**Set task**
Keep only the lines from the top of the listing through the one with "t: Places from 0 to 1.", and reproduce them unaltered.

**Data**
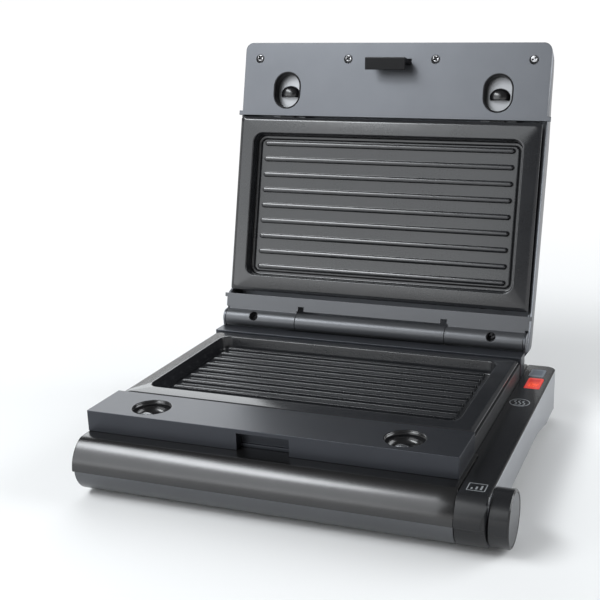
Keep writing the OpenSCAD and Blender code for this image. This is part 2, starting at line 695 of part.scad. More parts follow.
module lid_rear_panel() color(shell_grey) on_lid() difference() {
    union() {
        lid_box(-side_x, side_x, crest_n - panel_t, crest_n, barrel_r + 1.6, 22);
        for (side = [-1, 1]) {
            mirror([side > 0 ? 0 : 1, 0, 0]) {
                lid_box(side_x - 1.8, side_x + 2.2, crest_n - panel_t, crest_n, 18.5, 22);
                lid_box(carriage_w / 2 + 1.3, side_x - wall - fit, crest_n - panel_t, crest_n, 0,
                    barrel_r + 2);
                rod_x(carriage_w / 2 + fit, side_x - wall - fit, 0, 0, barrel_r);
            }
        }
    }
    rod_x(-side_x + 39, side_x - 39, 0, 0, pin_r + 0.06);
    for (side = [-1, 1]) {
        lid_pin(side * hinge_screw_x, hinge_screw_s, 1, 20, screw_r + 0.5);
        lid_pin(side * hinge_screw_x, hinge_screw_s, -20, 20, clear_r);
    }
}

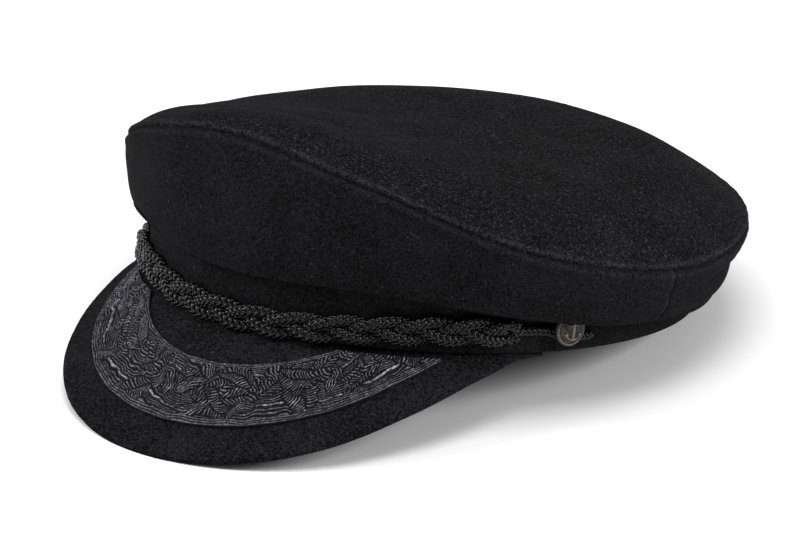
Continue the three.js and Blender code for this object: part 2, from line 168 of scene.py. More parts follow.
def spline(points: np.ndarray, t: np.ndarray) -> np.ndarray:
    """Reads a Catmull-Rom curve.

    Args:
        points: Control points, first axis along the curve.
        t: Places from 0 to 1.

    Returns:
        The points of the curve, first axis along t.
    """
    last = len(points) - 1
    place = np.asarray(t) * last
    index = np.clip(np.floor(place).astype(int), 0, last - 1)
    local = (place - index).reshape((-1,) + (1,) * (points.ndim - 1))
    ids = [np.clip(index + k, 0, last) for k in (-1, 0, 1, 2)]
    return catmull(*(points[i] for i in ids), local)


def unit(vectors: np.ndarray) -> np.ndarray:
    """Vectors at length one."""
    return vectors / np.maximum(np.linalg.norm(vectors, axis=-1, keepdims=True), 1e-9)


def hill(distance: np.ndarray, width: float) -> np.ndarray:
    """Bell curve of height one."""
    return np.exp(-((distance / width) ** 2))


def run_along(points: np.ndarray, axis: int = 0) -> np.ndarray:
    """Length along a line of points up to each of them, from 0 at the first."""
    steps = np.linalg.norm(np.diff(points, axis=axis), axis=-1)
    return np.concatenate([np.zeros_like(steps.take([0], axis)), steps.cumsum(axis)], axis)


def read_rows(at: np.ndarray, run: np.ndarray, rows: np.ndarray) -> np.ndarray:
    """Points or directions between the given ones, at distances along their run."""
    return np.stack([np.interp(at, run, rows[:, k]) for k in range(3)], -1)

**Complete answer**
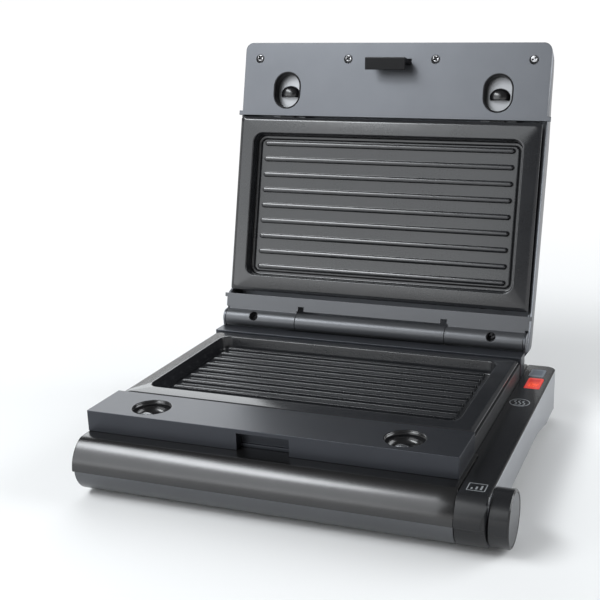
Keep writing the OpenSCAD and Blender code for this image. This is part 2, starting at line 695 of part.scad. More parts follow.
module lid_rear_panel() color(shell_grey) on_lid() difference() {
    union() {
        lid_box(-side_x, side_x, crest_n - panel_t, crest_n, barrel_r + 1.6, 22);
        for (side = [-1, 1]) {
            mirror([side > 0 ? 0 : 1, 0, 0]) {
                lid_box(side_x - 1.8, side_x + 2.2, crest_n - panel_t, crest_n, 18.5, 22);
                lid_box(carriage_w / 2 + 1.3, side_x - wall - fit, crest_n - panel_t, crest_n, 0,
                    barrel_r + 2);
                rod_x(carriage_w / 2 + fit, side_x - wall - fit, 0, 0, barrel_r);
            }
        }
    }
    rod_x(-side_x + 39, side_x - 39, 0, 0, pin_r + 0.06);
    for (side = [-1, 1]) {
        lid_pin(side * hinge_screw_x, hinge_screw_s, 1, 20, screw_r + 0.5);
        lid_pin(side * hinge_screw_x, hinge_screw_s, -20, 20, clear_r);
    }
}

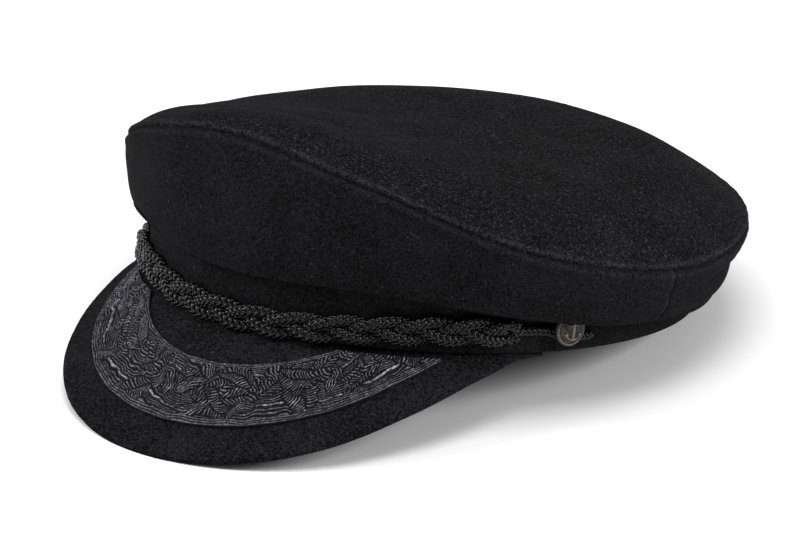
Continue the three.js and Blender code for this object: part 2, from line 168 of scene.py. More parts follow.
def spline(points: np.ndarray, t: np.ndarray) -> np.ndarray:
    """Reads a Catmull-Rom curve.

    Args:
        points: Control points, first axis along the curve.
        t: Places from 0 to 1.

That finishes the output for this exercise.